= Chicago Latino Film Festival =

U.S. film festival

The Chicago Latino Film Festival is a U.S. film festival, focusing on Latin America and Latinos. Held annually in Chicago since 1985, it is organized by the International Latino Cultural Center (ILCC) and sponsored by a number of national corporations as well as by the local Hispanic and Latino community. It is the nation's longest-running and largest Spanish and Portuguese language film festival dedicated to Latino artists.

== Festival ==
The Festival features the work of promising Latin American filmmakers with a special emphasis on films that showcase the enormous diversity of Latin America, and that defy commonly held stereotypes about Hispanics and Latinos. The Festival screens and presents films from Latin America, the United States, the Caribbean, Spain, and Portugal.

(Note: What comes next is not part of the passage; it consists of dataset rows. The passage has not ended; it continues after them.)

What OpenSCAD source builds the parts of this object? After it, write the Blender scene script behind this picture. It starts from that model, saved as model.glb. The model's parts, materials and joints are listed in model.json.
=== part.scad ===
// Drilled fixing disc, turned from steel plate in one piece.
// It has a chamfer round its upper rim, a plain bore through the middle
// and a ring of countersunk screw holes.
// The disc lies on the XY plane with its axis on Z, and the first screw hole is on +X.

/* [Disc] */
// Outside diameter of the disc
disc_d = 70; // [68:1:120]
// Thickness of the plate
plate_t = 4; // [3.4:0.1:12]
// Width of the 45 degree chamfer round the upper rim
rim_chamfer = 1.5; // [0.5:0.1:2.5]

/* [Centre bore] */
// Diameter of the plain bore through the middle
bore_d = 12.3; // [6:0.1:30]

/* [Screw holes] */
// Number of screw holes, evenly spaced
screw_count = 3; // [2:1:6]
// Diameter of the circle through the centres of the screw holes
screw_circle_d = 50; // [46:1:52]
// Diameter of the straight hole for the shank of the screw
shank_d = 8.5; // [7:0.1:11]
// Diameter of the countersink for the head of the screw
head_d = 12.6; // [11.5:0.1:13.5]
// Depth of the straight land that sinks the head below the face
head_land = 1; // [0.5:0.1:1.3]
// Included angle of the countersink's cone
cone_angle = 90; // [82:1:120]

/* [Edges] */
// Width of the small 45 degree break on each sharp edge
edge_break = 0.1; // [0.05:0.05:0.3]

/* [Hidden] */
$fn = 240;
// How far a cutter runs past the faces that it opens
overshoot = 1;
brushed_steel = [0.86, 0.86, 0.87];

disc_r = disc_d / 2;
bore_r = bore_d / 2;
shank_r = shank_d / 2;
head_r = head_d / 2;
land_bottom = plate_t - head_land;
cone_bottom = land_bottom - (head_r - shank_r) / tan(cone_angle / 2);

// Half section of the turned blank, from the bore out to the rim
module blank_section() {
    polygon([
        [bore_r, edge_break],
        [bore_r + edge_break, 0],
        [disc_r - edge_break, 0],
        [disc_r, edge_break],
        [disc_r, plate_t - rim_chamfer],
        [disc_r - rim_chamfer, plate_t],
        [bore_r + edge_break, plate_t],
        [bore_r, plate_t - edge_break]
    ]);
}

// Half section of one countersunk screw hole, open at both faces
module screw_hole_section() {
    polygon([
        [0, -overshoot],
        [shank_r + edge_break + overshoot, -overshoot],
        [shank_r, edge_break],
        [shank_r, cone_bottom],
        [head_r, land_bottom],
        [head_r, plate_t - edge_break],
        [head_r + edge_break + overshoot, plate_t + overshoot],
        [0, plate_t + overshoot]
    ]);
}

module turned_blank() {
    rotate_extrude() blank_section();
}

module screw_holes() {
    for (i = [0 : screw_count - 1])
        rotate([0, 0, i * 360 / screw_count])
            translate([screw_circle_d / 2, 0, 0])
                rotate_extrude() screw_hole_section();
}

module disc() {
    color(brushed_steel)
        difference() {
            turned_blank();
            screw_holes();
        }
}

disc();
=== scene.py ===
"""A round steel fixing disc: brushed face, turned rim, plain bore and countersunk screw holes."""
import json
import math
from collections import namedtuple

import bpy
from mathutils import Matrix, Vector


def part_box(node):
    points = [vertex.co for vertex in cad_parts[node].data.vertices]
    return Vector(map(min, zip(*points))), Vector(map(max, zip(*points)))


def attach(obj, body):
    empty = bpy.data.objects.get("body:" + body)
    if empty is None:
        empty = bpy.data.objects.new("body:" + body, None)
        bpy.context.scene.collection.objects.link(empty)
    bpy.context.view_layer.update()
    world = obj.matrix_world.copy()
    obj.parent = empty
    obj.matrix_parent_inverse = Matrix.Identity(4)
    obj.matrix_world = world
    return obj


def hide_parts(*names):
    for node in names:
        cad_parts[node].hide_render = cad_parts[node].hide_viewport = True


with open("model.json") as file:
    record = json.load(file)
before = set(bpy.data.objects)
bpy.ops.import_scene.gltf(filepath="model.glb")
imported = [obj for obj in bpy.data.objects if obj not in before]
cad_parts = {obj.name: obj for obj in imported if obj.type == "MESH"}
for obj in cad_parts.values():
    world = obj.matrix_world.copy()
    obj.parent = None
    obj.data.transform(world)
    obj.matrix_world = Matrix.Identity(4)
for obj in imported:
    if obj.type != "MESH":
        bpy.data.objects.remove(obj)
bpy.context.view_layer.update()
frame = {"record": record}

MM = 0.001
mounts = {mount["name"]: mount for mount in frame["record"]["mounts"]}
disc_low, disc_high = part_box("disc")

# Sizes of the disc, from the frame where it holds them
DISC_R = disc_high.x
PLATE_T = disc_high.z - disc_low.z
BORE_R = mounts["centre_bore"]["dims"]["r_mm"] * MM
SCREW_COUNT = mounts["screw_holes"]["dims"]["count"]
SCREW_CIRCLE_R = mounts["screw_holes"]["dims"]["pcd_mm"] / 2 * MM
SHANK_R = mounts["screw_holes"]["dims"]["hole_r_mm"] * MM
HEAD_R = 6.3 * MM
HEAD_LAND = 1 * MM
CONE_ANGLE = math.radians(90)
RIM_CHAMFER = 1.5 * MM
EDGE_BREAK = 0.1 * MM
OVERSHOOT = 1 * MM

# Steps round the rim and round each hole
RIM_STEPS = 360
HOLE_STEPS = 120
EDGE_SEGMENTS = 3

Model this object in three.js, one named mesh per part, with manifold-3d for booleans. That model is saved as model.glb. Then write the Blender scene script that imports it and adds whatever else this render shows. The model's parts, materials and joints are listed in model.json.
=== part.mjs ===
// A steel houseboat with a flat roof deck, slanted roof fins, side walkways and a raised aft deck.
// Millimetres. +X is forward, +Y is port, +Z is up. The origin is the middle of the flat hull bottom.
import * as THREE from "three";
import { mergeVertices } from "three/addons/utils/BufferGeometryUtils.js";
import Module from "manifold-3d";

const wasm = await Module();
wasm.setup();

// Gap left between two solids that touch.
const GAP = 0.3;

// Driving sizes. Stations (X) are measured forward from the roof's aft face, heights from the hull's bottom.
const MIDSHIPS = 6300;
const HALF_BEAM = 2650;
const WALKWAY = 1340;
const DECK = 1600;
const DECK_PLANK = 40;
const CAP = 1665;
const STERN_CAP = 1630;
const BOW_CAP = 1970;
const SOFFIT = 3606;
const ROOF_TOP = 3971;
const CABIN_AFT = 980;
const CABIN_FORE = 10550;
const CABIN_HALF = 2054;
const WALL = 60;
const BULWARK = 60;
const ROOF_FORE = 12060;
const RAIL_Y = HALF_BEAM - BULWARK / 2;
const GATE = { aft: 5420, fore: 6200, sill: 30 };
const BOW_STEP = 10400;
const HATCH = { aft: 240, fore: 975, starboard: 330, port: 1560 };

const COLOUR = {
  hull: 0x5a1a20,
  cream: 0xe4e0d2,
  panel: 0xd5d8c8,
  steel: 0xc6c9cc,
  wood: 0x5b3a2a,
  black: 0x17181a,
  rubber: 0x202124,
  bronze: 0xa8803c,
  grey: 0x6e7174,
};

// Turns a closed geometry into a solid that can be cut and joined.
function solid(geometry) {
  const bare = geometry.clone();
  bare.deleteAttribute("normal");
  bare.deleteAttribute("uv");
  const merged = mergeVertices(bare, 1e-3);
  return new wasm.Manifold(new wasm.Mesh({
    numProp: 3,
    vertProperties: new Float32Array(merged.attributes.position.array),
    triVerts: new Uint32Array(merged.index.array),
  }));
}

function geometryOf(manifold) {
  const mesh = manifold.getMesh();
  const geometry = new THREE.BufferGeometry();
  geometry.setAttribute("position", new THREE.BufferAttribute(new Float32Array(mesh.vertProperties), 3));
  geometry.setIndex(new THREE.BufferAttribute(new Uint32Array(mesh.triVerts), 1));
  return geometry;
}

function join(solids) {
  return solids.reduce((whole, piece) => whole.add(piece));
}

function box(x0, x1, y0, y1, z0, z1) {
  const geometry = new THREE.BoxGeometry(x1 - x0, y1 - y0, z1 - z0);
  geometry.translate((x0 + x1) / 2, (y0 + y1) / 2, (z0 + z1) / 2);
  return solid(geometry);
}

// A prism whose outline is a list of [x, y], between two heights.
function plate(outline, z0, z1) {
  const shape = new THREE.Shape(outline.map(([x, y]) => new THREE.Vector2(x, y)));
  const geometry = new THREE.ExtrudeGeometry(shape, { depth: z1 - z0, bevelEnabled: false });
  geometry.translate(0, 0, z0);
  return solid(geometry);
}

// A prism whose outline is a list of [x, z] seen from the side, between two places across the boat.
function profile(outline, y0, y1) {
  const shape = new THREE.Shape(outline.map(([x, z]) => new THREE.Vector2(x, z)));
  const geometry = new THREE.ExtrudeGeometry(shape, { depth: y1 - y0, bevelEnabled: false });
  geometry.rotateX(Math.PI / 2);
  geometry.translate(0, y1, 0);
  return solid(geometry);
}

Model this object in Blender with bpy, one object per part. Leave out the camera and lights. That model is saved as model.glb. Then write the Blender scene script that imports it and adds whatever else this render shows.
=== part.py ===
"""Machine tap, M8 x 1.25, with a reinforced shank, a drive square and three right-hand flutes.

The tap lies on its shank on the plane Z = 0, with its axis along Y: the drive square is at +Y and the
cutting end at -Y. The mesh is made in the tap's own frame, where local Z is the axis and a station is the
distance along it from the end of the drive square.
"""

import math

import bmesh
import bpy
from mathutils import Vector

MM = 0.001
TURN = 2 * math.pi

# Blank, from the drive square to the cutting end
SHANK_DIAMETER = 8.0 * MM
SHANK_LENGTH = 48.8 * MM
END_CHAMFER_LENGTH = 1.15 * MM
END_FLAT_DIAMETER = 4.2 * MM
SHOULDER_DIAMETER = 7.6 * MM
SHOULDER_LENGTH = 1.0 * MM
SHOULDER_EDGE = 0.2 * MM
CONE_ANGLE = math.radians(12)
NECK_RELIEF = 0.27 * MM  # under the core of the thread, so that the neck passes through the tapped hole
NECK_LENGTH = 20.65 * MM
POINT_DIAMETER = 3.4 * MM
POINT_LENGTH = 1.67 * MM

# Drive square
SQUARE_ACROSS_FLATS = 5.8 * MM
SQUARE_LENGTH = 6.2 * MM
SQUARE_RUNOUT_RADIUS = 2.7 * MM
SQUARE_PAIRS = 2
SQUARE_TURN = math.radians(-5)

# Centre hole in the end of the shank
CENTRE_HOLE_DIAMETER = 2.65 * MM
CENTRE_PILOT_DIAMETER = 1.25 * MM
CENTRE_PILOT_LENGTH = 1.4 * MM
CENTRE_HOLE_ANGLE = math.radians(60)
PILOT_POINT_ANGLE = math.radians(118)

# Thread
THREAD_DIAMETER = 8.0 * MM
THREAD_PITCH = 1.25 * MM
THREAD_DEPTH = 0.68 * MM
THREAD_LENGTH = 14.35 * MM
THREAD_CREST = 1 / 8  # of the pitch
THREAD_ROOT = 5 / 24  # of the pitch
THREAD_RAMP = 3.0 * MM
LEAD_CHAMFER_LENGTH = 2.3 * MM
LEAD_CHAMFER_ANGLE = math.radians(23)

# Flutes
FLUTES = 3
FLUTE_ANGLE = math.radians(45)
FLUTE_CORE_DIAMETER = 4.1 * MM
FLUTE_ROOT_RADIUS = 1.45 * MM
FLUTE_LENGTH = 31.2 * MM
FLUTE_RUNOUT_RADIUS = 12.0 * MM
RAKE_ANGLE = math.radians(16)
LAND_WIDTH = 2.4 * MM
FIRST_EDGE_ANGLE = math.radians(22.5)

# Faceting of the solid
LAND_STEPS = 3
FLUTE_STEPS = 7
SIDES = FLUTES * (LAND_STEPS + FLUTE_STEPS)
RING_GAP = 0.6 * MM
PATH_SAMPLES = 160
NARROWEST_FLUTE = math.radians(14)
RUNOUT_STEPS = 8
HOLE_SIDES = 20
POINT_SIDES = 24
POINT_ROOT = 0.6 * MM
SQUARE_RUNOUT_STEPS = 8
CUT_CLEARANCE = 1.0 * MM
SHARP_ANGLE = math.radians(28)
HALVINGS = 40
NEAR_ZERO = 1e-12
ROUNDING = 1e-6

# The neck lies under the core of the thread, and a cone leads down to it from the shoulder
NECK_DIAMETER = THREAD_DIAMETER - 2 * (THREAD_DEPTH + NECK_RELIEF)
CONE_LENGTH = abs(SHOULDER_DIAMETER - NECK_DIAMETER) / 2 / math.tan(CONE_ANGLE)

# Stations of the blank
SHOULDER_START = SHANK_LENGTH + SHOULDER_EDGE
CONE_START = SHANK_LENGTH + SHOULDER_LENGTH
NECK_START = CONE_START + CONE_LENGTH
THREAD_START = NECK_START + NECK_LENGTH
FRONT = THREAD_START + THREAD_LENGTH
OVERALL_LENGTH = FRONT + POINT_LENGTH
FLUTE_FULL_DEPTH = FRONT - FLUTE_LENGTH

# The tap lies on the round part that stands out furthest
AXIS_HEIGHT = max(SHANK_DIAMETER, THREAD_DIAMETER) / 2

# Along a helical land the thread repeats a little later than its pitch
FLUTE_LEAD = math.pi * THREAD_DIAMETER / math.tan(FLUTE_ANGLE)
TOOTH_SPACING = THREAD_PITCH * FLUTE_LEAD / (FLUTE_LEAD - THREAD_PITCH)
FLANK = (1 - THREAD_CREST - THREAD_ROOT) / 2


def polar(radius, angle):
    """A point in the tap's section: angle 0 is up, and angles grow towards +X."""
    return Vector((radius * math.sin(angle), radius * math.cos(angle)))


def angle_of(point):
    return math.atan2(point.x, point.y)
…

During the majority of screenings, the audience have the opportunity to participate in discussions with local and visiting filmmakers. In an effort to highlight the importance of the artistic and educational value of all films, the Chicago Latino Film Festival is non-competitive with the exception of the coveted Audience Choice Award, as determined by the filmgoers and the Gloria Achievement Award. Since 1999, the Gloria Award has been given as a special recognition to individuals and institutions for their outstanding contributions to the Latino arts.

The Chicago Latino Film Festival presents a series of special segments as part of the general programming: Made In USA, Women In Film, Lesbian/Gay/Bisexual/Trans (LGBT) and Animation.